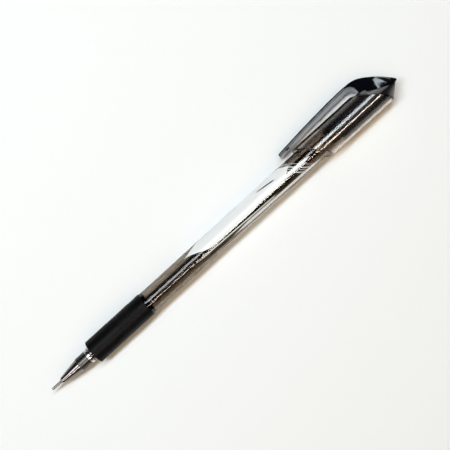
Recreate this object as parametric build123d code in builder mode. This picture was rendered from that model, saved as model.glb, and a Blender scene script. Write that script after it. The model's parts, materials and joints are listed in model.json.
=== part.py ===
from build123d import *
import os
from math import acos, asin, atan2, cos, degrees, hypot, sin

# A stick ballpoint pen that lies on a table with its cap posted on the tail. Millimetres.
# The pen's axis is the X axis: the writing ball touches x = 0 and the crown points to +X.
# Z is up, and the pocket clip lies on the table on the +Y side.

os.makedirs("parts", exist_ok=True)

# Clearances
seat_gap = 0.02           # radial gap of pieces that are pressed or glued together
slide_gap = 0.05          # radial running gap of pieces that slide or turn
thread_gap = 0.05         # radial gap around the crests of the thread
refill_play = 0.3         # free length behind the refill
post_play = 0.5           # free length between the tail and the bottom of the crown
seam_gap = 0.05           # gap at the root of the clip

# Writing point
ball_d = 0.7
ball_play = 0.02          # running gap around the ball
ball_show = 0.18          # how far the ball stands out of the needle
needle_d = 0.9
needle_lip_d = 0.76       # the needle is rolled in to this at its mouth
needle_taper = 0.6
needle_bore_d = 0.4
needle_length = 9.8
needle_show = 4.1         # from the ball's front to the nose cone

# Nose cone
nose_face_d = 1.3
nose_round_d = 2.1
nose_round_length = 0.45
cone_length = 8.0
cone_end_d = 4.55
edge_step = 0.1
neck_d = 4.75
neck_length = 4.0
bead_d = 5.2
bead_length = 1.0
bead_round = 0.2
thread_d = 4.4
thread_length = 6.0
thread_pitch = 1.0
thread_depth = 0.18
crest_foot = 0.8          # length of a thread ring where it meets the spigot
crest_top = 0.2

# Tip holder
holder_front_d = 2.3
holder_front_length = 4.5
holder_body_d = 3.0
barb_length = 5.4
barb_depth = 0.15
barb_groove = 0.54
ink_channel_d = 1.0

# Refill tube and ink
tube_d = 3.5
tube_wall = 0.45
follower_length = 2.5
empty_length = 2.5        # bare end of the tube behind the follower

# Barrel
collar_gap = 0.15
collar_d = 5.2
collar_length = 1.0
collar_round = 0.27
grip_seat_d = 6.2
barrel_d = 7.9
barrel_wall = 1.0
barrel_length = 110.7
bore_taper = 1.2

# Grip
grip_d = 8.4
grip_length = 23.55
grip_round = 0.3
groove_start = 9.9        # from the front of the grip to the first groove
groove_pitch = 1.15
groove_count = 11
groove_width = 0.45
groove_depth = 0.2
groove_sweep = 86         # degrees around the grip

# Tail plug
plug_depth = 6.2
flange_length = 1.5
post_step = 0.35          # from the flange in to the post
post_length = 10.5
plug_bore_d = 2.4
plug_end_wall = 1.8
vent_d = 0.8
post_chamfer = 0.6

# Cap
cap_wall = 0.65
sleeve_wall = 0.43        # the crown's inner sleeve, around the barrel
shell_length = 26.2       # along the axis, between the two slanted cuts
mouth_slope = 0.92        # length per millimetre across the cap
base_slope = 1.06
base_reach = 0.65         # from the bottom of the crown's bore to the shell's rear cut
sleeve_length = 17.3      # the crown's inner sleeve, in front of the shell's rear cut
sleeve_slope = 0.5
sleeve_step = 8.0         # depth of the sleeve's wide bore, from its front
mouth_round = 0.18
cut_room = 20             # spare length that the slanted cuts take away
point_length = 10.7       # from the shell's rear cut to the crown's tip
point_end_r = 0.45
tip_swell = 1.03          # how far the tip's ball stands out of the cone's end
point_drop = 0.6          # how far the point dips away from the clip

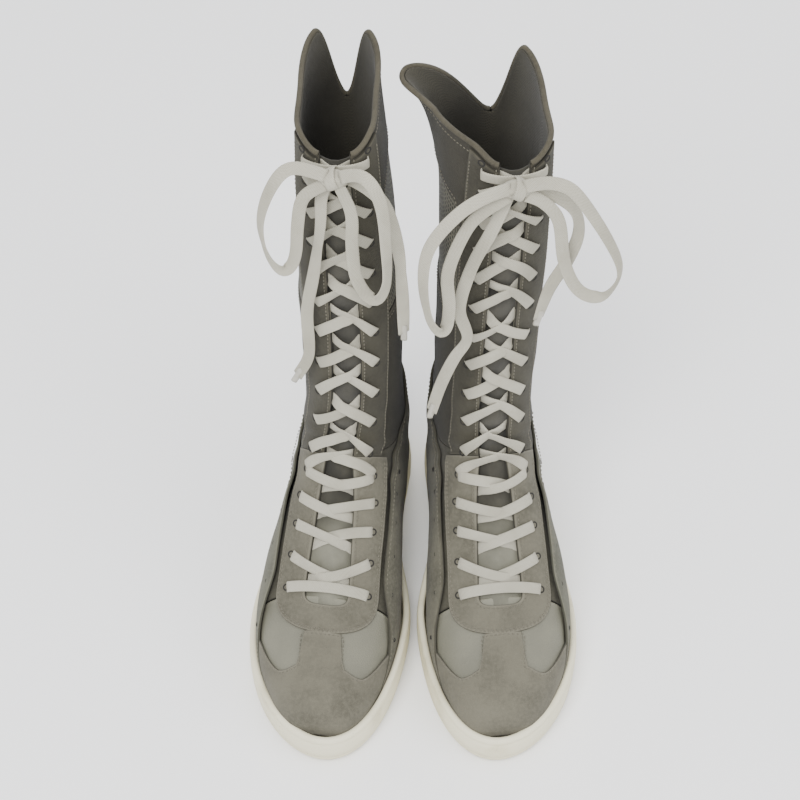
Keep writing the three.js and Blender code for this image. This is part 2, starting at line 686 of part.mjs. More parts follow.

- TASK TO CARRY OUT -
Your task is to repeat the data exactly, with nothing left out.

- FINAL RESULT -
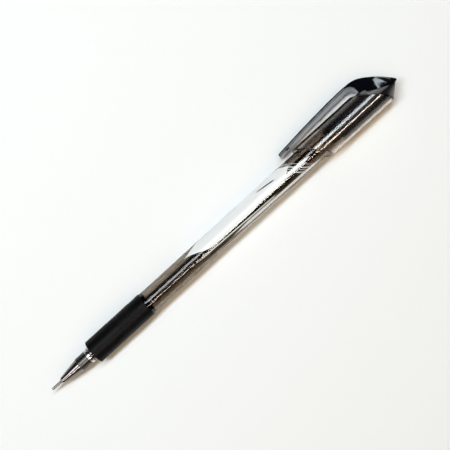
Recreate this object as parametric build123d code in builder mode. This picture was rendered from that model, saved as model.glb, and a Blender scene script. Write that script after it. The model's parts, materials and joints are listed in model.json.
=== part.py ===
from build123d import *
import os
from math import acos, asin, atan2, cos, degrees, hypot, sin

# A stick ballpoint pen that lies on a table with its cap posted on the tail. Millimetres.
# The pen's axis is the X axis: the writing ball touches x = 0 and the crown points to +X.
# Z is up, and the pocket clip lies on the table on the +Y side.

os.makedirs("parts", exist_ok=True)

# Clearances
seat_gap = 0.02           # radial gap of pieces that are pressed or glued together
slide_gap = 0.05          # radial running gap of pieces that slide or turn
thread_gap = 0.05         # radial gap around the crests of the thread
refill_play = 0.3         # free length behind the refill
post_play = 0.5           # free length between the tail and the bottom of the crown
seam_gap = 0.05           # gap at the root of the clip

# Writing point
ball_d = 0.7
ball_play = 0.02          # running gap around the ball
ball_show = 0.18          # how far the ball stands out of the needle
needle_d = 0.9
needle_lip_d = 0.76       # the needle is rolled in to this at its mouth
needle_taper = 0.6
needle_bore_d = 0.4
needle_length = 9.8
needle_show = 4.1         # from the ball's front to the nose cone

# Nose cone
nose_face_d = 1.3
nose_round_d = 2.1
nose_round_length = 0.45
cone_length = 8.0
cone_end_d = 4.55
edge_step = 0.1
neck_d = 4.75
neck_length = 4.0
bead_d = 5.2
bead_length = 1.0
bead_round = 0.2
thread_d = 4.4
thread_length = 6.0
thread_pitch = 1.0
thread_depth = 0.18
crest_foot = 0.8          # length of a thread ring where it meets the spigot
crest_top = 0.2

# Tip holder
holder_front_d = 2.3
holder_front_length = 4.5
holder_body_d = 3.0
barb_length = 5.4
barb_depth = 0.15
barb_groove = 0.54
ink_channel_d = 1.0

# Refill tube and ink
tube_d = 3.5
tube_wall = 0.45
follower_length = 2.5
empty_length = 2.5        # bare end of the tube behind the follower

# Barrel
collar_gap = 0.15
collar_d = 5.2
collar_length = 1.0
collar_round = 0.27
grip_seat_d = 6.2
barrel_d = 7.9
barrel_wall = 1.0
barrel_length = 110.7
bore_taper = 1.2

# Grip
grip_d = 8.4
grip_length = 23.55
grip_round = 0.3
groove_start = 9.9        # from the front of the grip to the first groove
groove_pitch = 1.15
groove_count = 11
groove_width = 0.45
groove_depth = 0.2
groove_sweep = 86         # degrees around the grip

# Tail plug
plug_depth = 6.2
flange_length = 1.5
post_step = 0.35          # from the flange in to the post
post_length = 10.5
plug_bore_d = 2.4
plug_end_wall = 1.8
vent_d = 0.8
post_chamfer = 0.6

# Cap
cap_wall = 0.65
sleeve_wall = 0.43        # the crown's inner sleeve, around the barrel
shell_length = 26.2       # along the axis, between the two slanted cuts
mouth_slope = 0.92        # length per millimetre across the cap
base_slope = 1.06
base_reach = 0.65         # from the bottom of the crown's bore to the shell's rear cut
sleeve_length = 17.3      # the crown's inner sleeve, in front of the shell's rear cut
sleeve_slope = 0.5
sleeve_step = 8.0         # depth of the sleeve's wide bore, from its front
mouth_round = 0.18
cut_room = 20             # spare length that the slanted cuts take away
point_length = 10.7       # from the shell's rear cut to the crown's tip
point_end_r = 0.45
tip_swell = 1.03          # how far the tip's ball stands out of the cone's end
point_drop = 0.6          # how far the point dips away from the clip

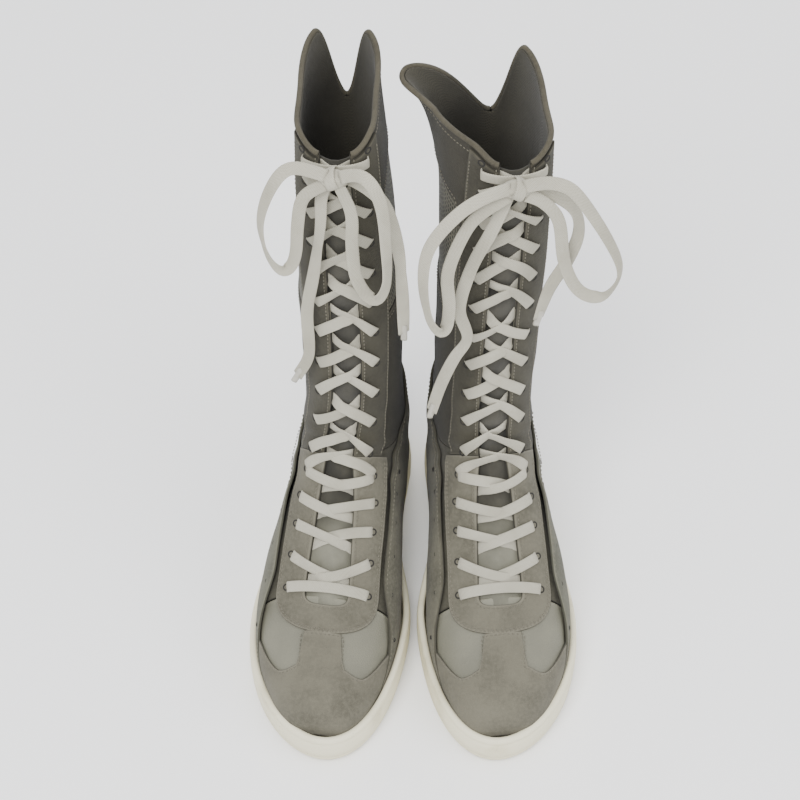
Keep writing the three.js and Blender code for this image. This is part 2, starting at line 686 of part.mjs. More parts follow.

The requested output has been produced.